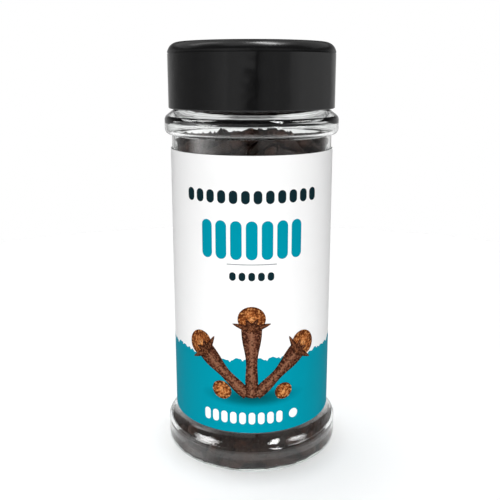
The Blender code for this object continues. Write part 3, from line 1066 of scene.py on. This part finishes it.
def make_world():
    """A white room: pure white to the camera, and uneven in reflections, as a studio is."""
    world = bpy.data.worlds.new("studio")
    scene.world = world
    w = Nodes(world)
    way = w.add("ShaderNodeSeparateXYZ", {0: w.add("ShaderNodeTexCoord").outputs["Generated"]}).outputs
    path = w.add("ShaderNodeLightPath").outputs
    angle = w.math("ARCTAN2", way["X"], w.math("MULTIPLY", way["Y"], -1.0))
    stops = [((degrees + 180) / 360, level / STUDIO_PEAK) for degrees, level in STUDIO_WALLS]
    walls = w.math("MULTIPLY", w.ramp(w.range(angle, 0.0, 1.0, -math.pi, math.pi), stops), STUDIO_PEAK)
    above = w.range(way["Z"], 0.0, 1.0, 0.06, 0.3)
    shaded = w.math("MULTIPLY", walls, stand_shade(w, angle, way["Z"]))
    seen_in = w.mix(above, shaded, (CEILING_LEVEL,) * 3)
    # A ray through the jar meets the backdrop where it goes on backwards, and a wall where it turns aside
    leftward = w.math("MULTIPLY", w.math("MINIMUM", way["X"], 0.0), -2.0)
    rightward = w.math("MULTIPLY", w.math("MAXIMUM", way["X"], 0.0), 0.7)
    sideward = w.math("MAXIMUM", leftward, rightward)
    backward = w.range(w.math("SUBTRACT", way["Y"], sideward), 0.0, 1.0, -0.1, 0.2)
    behind = w.math("MULTIPLY", path["Is Transmission Ray"], backward)
    room = w.mix(behind, seen_in, backdrop_light(w, way))
    lit = w.mix(path["Is Diffuse Ray"], room, (FILL_LEVEL,) * 3)
    seen = w.mix(path["Is Camera Ray"], lit, (1.0, 1.0, 1.0))
    w.tree.links.new(seen, w.tree.nodes["Background"].inputs["Color"])


# How a softbox's light runs across it: its share by the share of the width
SIDE_FADE = ((0.0, 0.0), (0.15, 0.35), (0.35, 1.0), (0.6, 0.55), (0.8, 0.2), (1.0, 0.0))
CAP_FADE = ((0.0, 0.3), (0.15, 0.74), (0.28, 1.0), (0.52, 0.86), (0.75, 0.56), (1.0, 0.1))
LID_FADE = ((0.0, 0.0), (0.3, 0.4), (0.5, 1.0), (0.7, 0.5), (1.0, 0.0))
SOFT_EDGES = ((0.0, 0.0), (0.2, 1.0), (0.8, 1.0), (1.0, 0.0))
SOFTBOX_DISTANCE = 0.7


def aim(thing, azimuth, elevation, distance, target=(0.0, 0.0, 0.06)):
    """Places a light round the jar. Azimuth 0 is in front of it and 90 to its right."""
    a, e = math.radians(azimuth), math.radians(elevation)
    way = Vector((math.sin(a) * math.cos(e), -math.cos(a) * math.cos(e), math.sin(e)))
    thing.location = Vector(target) + way * distance
    thing.rotation_euler = (-way).to_track_quat("-Z", "Y").to_euler()


def light_only(light, things):
    """Lets a light reach these things alone."""
    group = bpy.data.collections.new(f"{light.name}_reaches")
    for thing in things:
        group.objects.link(thing)
    light.light_linking.receiver_collection = group


def add_sun(name, azimuth, elevation, strength, spread):
    """A sun that isn't seen in reflections or through the jar."""
    light = bpy.data.lights.new(name, "SUN")
    light.energy = strength
    light.angle = math.radians(spread)
    made = bpy.data.objects.new(name, light)
    scene.collection.objects.link(made)
    aim(made, azimuth, elevation, 1.0)
    made.visible_glossy = False
    made.visible_transmission = False
    return made


def add_softbox(name, azimuth, elevation, width, height, brightness, fade):
    """A panel that shows in reflections only. Its brightness is against a white wall's.

    fade gives its share of that brightness by the share of its width."""
    light = bpy.data.lights.new(name, "AREA")
    light.shape = "RECTANGLE"
    light.size = width
    light.size_y = height
    light.energy = brightness * math.pi * width * height
    panel = Nodes(light)
    place = panel.add("ShaderNodeNewGeometry").outputs["Parametric"]
    across = panel.add("ShaderNodeSeparateXYZ", {0: place}).outputs["X"]
    panel.tree.links.new(panel.ramp(across, list(fade)), panel.tree.nodes["Emission"].inputs["Strength"])
    made = bpy.data.objects.new(name, light)
    scene.collection.objects.link(made)
    aim(made, azimuth, elevation, SOFTBOX_DISTANCE)
    made.visible_camera = False
    made.visible_diffuse = False
    return made


def make_lights(jar, others, floor):
    everything = [jar, *others]
    lids = [piece for piece in others if piece.name == "cap_top"]
    skirts = [piece for piece in others if piece.name == "cap_shell"]
    suns = (
        ("front_light", -2, 30, 2.6, 30, everything),
        ("back_light", 176, 35, 1.8, 40, everything),
        ("floor_light", -150, 80, 0.75, 20, [floor]),
        ("top_light", 180, 88.5, 2.1, 8, [floor]),
    )
    softboxes = (
        ("cap_right_panel", 90, 0, 1.15, 1.0, 0.5, CAP_FADE, skirts),
        ("left_softbox", -78, 42, 0.4, 0.3, 9.5, SOFT_EDGES, [jar]),
        ("right_softbox", 37, 40, 0.15, 0.3, 20.0, SOFT_EDGES, [jar]),
        ("far_right_softbox", 76, 38, 0.34, 0.2, 9.0, SOFT_EDGES, [jar]),
        ("side_panel", -70, -6, 0.8, 0.3, 2.4, SIDE_FADE, [jar]),
        ("lid_softbox", 55, 76, 0.3, 0.3, 16.0, LID_FADE, lids),
        ("lid_left_softbox", -110, 55, 0.22, 0.3, 2.4, LID_FADE, lids),
        ("lid_panel_0", 0, 80, 0.9, 0.6, 0.6, SOFT_EDGES, lids),
        ("lid_panel_125", 125, 50, 0.9, 0.6, 0.3, SOFT_EDGES, lids),
        ("lid_panel_-125", -125, 50, 0.9, 0.6, 0.35, SOFT_EDGES, lids),
    )
    for *settings, reached in suns:
        light_only(add_sun(*settings), reached)
    for *settings, reached in softboxes:
        light_only(add_softbox(*settings), reached)


def make_camera():
    data = bpy.data.cameras.new("camera")
    data.lens = CAMERA_LENS
    data.sensor_width = 36.0
    data.shift_x, data.shift_y = CAMERA_SHIFT
    data.clip_start = 0.005
    data.clip_end = 50.0
    made = bpy.data.objects.new("camera", data)
    made.location = (0.0, -CAMERA_DISTANCE, CAMERA_HEIGHT)
    made.rotation_euler = (math.pi / 2 - CAMERA_PITCH, 0.0, 0.0)
    scene.collection.objects.link(made)
    scene.camera = made


make_camera()
jar = make_jar()
others = [*make_cap(), make_label(), *make_print(), *make_heap()]
floor = make_floor()
make_world()
make_lights(jar, others, floor)

scene.view_settings.view_transform = "Standard"
scene.view_settings.look = "None"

▶ [WORK TO COMPLETE]:
Extract all of the data shown above without alteration.

▶ [SOLVED EXERCISE]:
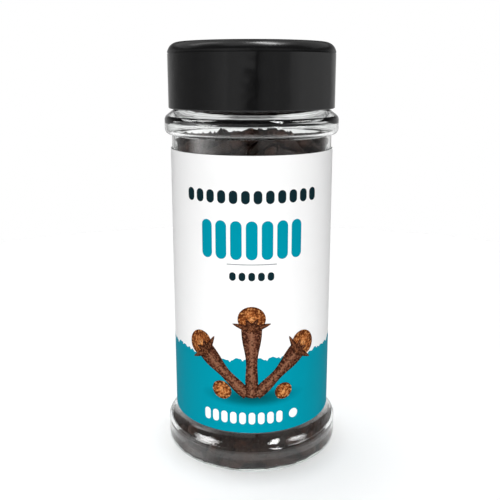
The Blender code for this object continues. Write part 3, from line 1066 of scene.py on. This part finishes it.
def make_world():
    """A white room: pure white to the camera, and uneven in reflections, as a studio is."""
    world = bpy.data.worlds.new("studio")
    scene.world = world
    w = Nodes(world)
    way = w.add("ShaderNodeSeparateXYZ", {0: w.add("ShaderNodeTexCoord").outputs["Generated"]}).outputs
    path = w.add("ShaderNodeLightPath").outputs
    angle = w.math("ARCTAN2", way["X"], w.math("MULTIPLY", way["Y"], -1.0))
    stops = [((degrees + 180) / 360, level / STUDIO_PEAK) for degrees, level in STUDIO_WALLS]
    walls = w.math("MULTIPLY", w.ramp(w.range(angle, 0.0, 1.0, -math.pi, math.pi), stops), STUDIO_PEAK)
    above = w.range(way["Z"], 0.0, 1.0, 0.06, 0.3)
    shaded = w.math("MULTIPLY", walls, stand_shade(w, angle, way["Z"]))
    seen_in = w.mix(above, shaded, (CEILING_LEVEL,) * 3)
    # A ray through the jar meets the backdrop where it goes on backwards, and a wall where it turns aside
    leftward = w.math("MULTIPLY", w.math("MINIMUM", way["X"], 0.0), -2.0)
    rightward = w.math("MULTIPLY", w.math("MAXIMUM", way["X"], 0.0), 0.7)
    sideward = w.math("MAXIMUM", leftward, rightward)
    backward = w.range(w.math("SUBTRACT", way["Y"], sideward), 0.0, 1.0, -0.1, 0.2)
    behind = w.math("MULTIPLY", path["Is Transmission Ray"], backward)
    room = w.mix(behind, seen_in, backdrop_light(w, way))
    lit = w.mix(path["Is Diffuse Ray"], room, (FILL_LEVEL,) * 3)
    seen = w.mix(path["Is Camera Ray"], lit, (1.0, 1.0, 1.0))
    w.tree.links.new(seen, w.tree.nodes["Background"].inputs["Color"])


# How a softbox's light runs across it: its share by the share of the width
SIDE_FADE = ((0.0, 0.0), (0.15, 0.35), (0.35, 1.0), (0.6, 0.55), (0.8, 0.2), (1.0, 0.0))
CAP_FADE = ((0.0, 0.3), (0.15, 0.74), (0.28, 1.0), (0.52, 0.86), (0.75, 0.56), (1.0, 0.1))
LID_FADE = ((0.0, 0.0), (0.3, 0.4), (0.5, 1.0), (0.7, 0.5), (1.0, 0.0))
SOFT_EDGES = ((0.0, 0.0), (0.2, 1.0), (0.8, 1.0), (1.0, 0.0))
SOFTBOX_DISTANCE = 0.7


def aim(thing, azimuth, elevation, distance, target=(0.0, 0.0, 0.06)):
    """Places a light round the jar. Azimuth 0 is in front of it and 90 to its right."""
    a, e = math.radians(azimuth), math.radians(elevation)
    way = Vector((math.sin(a) * math.cos(e), -math.cos(a) * math.cos(e), math.sin(e)))
    thing.location = Vector(target) + way * distance
    thing.rotation_euler = (-way).to_track_quat("-Z", "Y").to_euler()


def light_only(light, things):
    """Lets a light reach these things alone."""
    group = bpy.data.collections.new(f"{light.name}_reaches")
    for thing in things:
        group.objects.link(thing)
    light.light_linking.receiver_collection = group


def add_sun(name, azimuth, elevation, strength, spread):
    """A sun that isn't seen in reflections or through the jar."""
    light = bpy.data.lights.new(name, "SUN")
    light.energy = strength
    light.angle = math.radians(spread)
    made = bpy.data.objects.new(name, light)
    scene.collection.objects.link(made)
    aim(made, azimuth, elevation, 1.0)
    made.visible_glossy = False
    made.visible_transmission = False
    return made


def add_softbox(name, azimuth, elevation, width, height, brightness, fade):
    """A panel that shows in reflections only. Its brightness is against a white wall's.

    fade gives its share of that brightness by the share of its width."""
    light = bpy.data.lights.new(name, "AREA")
    light.shape = "RECTANGLE"
    light.size = width
    light.size_y = height
    light.energy = brightness * math.pi * width * height
    panel = Nodes(light)
    place = panel.add("ShaderNodeNewGeometry").outputs["Parametric"]
    across = panel.add("ShaderNodeSeparateXYZ", {0: place}).outputs["X"]
    panel.tree.links.new(panel.ramp(across, list(fade)), panel.tree.nodes["Emission"].inputs["Strength"])
    made = bpy.data.objects.new(name, light)
    scene.collection.objects.link(made)
    aim(made, azimuth, elevation, SOFTBOX_DISTANCE)
    made.visible_camera = False
    made.visible_diffuse = False
    return made


def make_lights(jar, others, floor):
    everything = [jar, *others]
    lids = [piece for piece in others if piece.name == "cap_top"]
    skirts = [piece for piece in others if piece.name == "cap_shell"]
    suns = (
        ("front_light", -2, 30, 2.6, 30, everything),
        ("back_light", 176, 35, 1.8, 40, everything),
        ("floor_light", -150, 80, 0.75, 20, [floor]),
        ("top_light", 180, 88.5, 2.1, 8, [floor]),
    )
    softboxes = (
        ("cap_right_panel", 90, 0, 1.15, 1.0, 0.5, CAP_FADE, skirts),
        ("left_softbox", -78, 42, 0.4, 0.3, 9.5, SOFT_EDGES, [jar]),
        ("right_softbox", 37, 40, 0.15, 0.3, 20.0, SOFT_EDGES, [jar]),
        ("far_right_softbox", 76, 38, 0.34, 0.2, 9.0, SOFT_EDGES, [jar]),
        ("side_panel", -70, -6, 0.8, 0.3, 2.4, SIDE_FADE, [jar]),
        ("lid_softbox", 55, 76, 0.3, 0.3, 16.0, LID_FADE, lids),
        ("lid_left_softbox", -110, 55, 0.22, 0.3, 2.4, LID_FADE, lids),
        ("lid_panel_0", 0, 80, 0.9, 0.6, 0.6, SOFT_EDGES, lids),
        ("lid_panel_125", 125, 50, 0.9, 0.6, 0.3, SOFT_EDGES, lids),
        ("lid_panel_-125", -125, 50, 0.9, 0.6, 0.35, SOFT_EDGES, lids),
    )
    for *settings, reached in suns:
        light_only(add_sun(*settings), reached)
    for *settings, reached in softboxes:
        light_only(add_softbox(*settings), reached)


def make_camera():
    data = bpy.data.cameras.new("camera")
    data.lens = CAMERA_LENS
    data.sensor_width = 36.0
    data.shift_x, data.shift_y = CAMERA_SHIFT
    data.clip_start = 0.005
    data.clip_end = 50.0
    made = bpy.data.objects.new("camera", data)
    made.location = (0.0, -CAMERA_DISTANCE, CAMERA_HEIGHT)
    made.rotation_euler = (math.pi / 2 - CAMERA_PITCH, 0.0, 0.0)
    scene.collection.objects.link(made)
    scene.camera = made


make_camera()
jar = make_jar()
others = [*make_cap(), make_label(), *make_print(), *make_heap()]
floor = make_floor()
make_world()
make_lights(jar, others, floor)

scene.view_settings.view_transform = "Standard"
scene.view_settings.look = "None"